1. A system configured to selectively form a film comprising:

a first batch reaction chamber, the first batch reaction chamber configured to hold at least one substrate having at least one polymer layer;

a heating element configured to perform an annealing step on the at least one substrate; and

a gas precursor delivery system, the gas precursor delivery system configured to perform a film deposition by sequentially pulsing a first precursor and a second precursor onto the at least one substrate, the film deposition being configured to enable infiltration of at least the first precursor into the at least one polymer layer;

wherein a film or a material forms on the at least one polymer layer; and

wherein the annealing step and the film deposition take place without exposure to ambient air.

2. The system of claim 1, wherein the film comprises at least one of: aluminum oxide (Al2O3), silicon dioxide (SiO2), silicon nitride (SiN), silicon oxynitride (SiON), silicon carbonitride (SiCN), aluminum nitride (AIN), titanium nitride (TiN), tantalum nitride (TaN), tungsten (W), cobalt (Co), titanium dioxide (TiO2), tantalum oxide (Ta2O5), zirconium dioxide (ZrO2), or hafnium dioxide (HfO2).

3. The system of claim 1, wherein the first batch reaction chamber is configured to process multiple substrates.

4. The system of claim 1, wherein the first batch reaction chamber is configured to perform the annealing step.

5. The system of claim 1, further comprising a batch second reaction chamber configured to hold at least one substrate having at least one polymer layer.

6. The system of claim 5, wherein the first reaction chamber performs the annealing step and the second reaction chamber performs the film deposition.

7. The system of claim 6, wherein the first batch reaction chamber performs the film deposition and the second reaction chamber performs the annealing step.

8. The system of claim 6, wherein the at least one substrate is transferred from the first batch reaction chamber to the second batch reaction chamber along with at least a second substrate in a multiple substrate holder.

9. A system configured to selectively form a film or material comprising:

a first batch reaction chamber, the first batch reaction chamber configured to hold at least a first substrate having at least one polymer layer;

a second batch reaction chamber, the second batch reaction chamber configured to hold at least a second substrate having at least one polymer layer;

a first heating element associated with the first batch reaction chamber and configured to perform an annealing step on the first substrate;

a second heating element associated with the second batch reaction chamber and configured to perform an annealing step on the second substrate; and

a gas precursor delivery system, the gas precursor delivery system configured to deposit a film by sequentially pulsing a first precursor and a second precursor onto the first substrate and the second substrate, wherein at least the first precursor infiltrates into the at least one polymer layer;

wherein the annealing step and the film deposition take place without exposure to ambient air.

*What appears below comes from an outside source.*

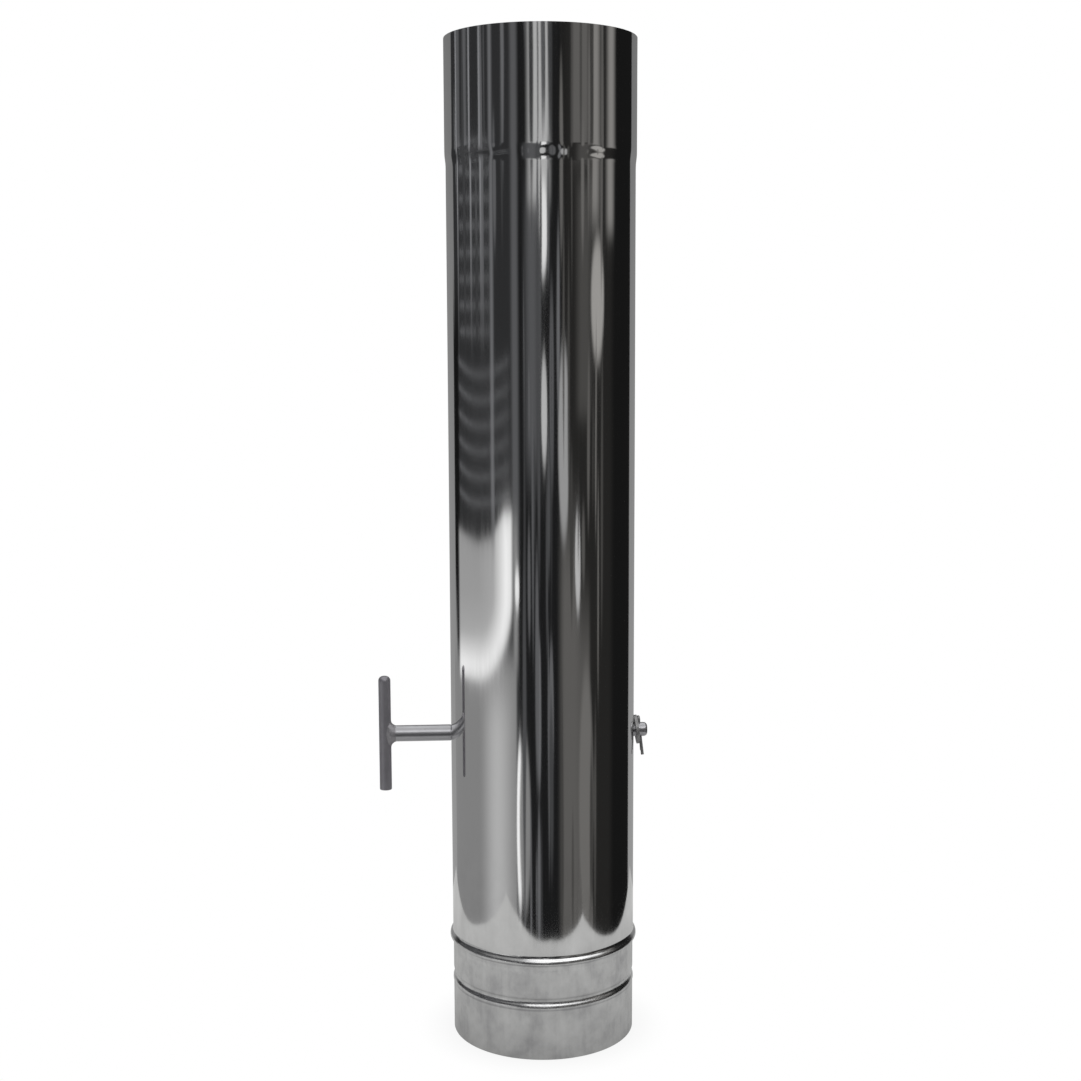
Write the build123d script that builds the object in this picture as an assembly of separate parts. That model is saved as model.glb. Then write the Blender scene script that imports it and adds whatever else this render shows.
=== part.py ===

10. The system of claim 9, wherein the first reaction chamber is configured to process multiple substrates.

11. The system of claim 9, wherein the second reaction chamber is configured to process multiple substrates.

12. The system of claim 9, wherein the at least one substrate is transferred from the first batch reaction chamber to the second batch reaction chamber along with at least a second substrate in a multiple substrate holder.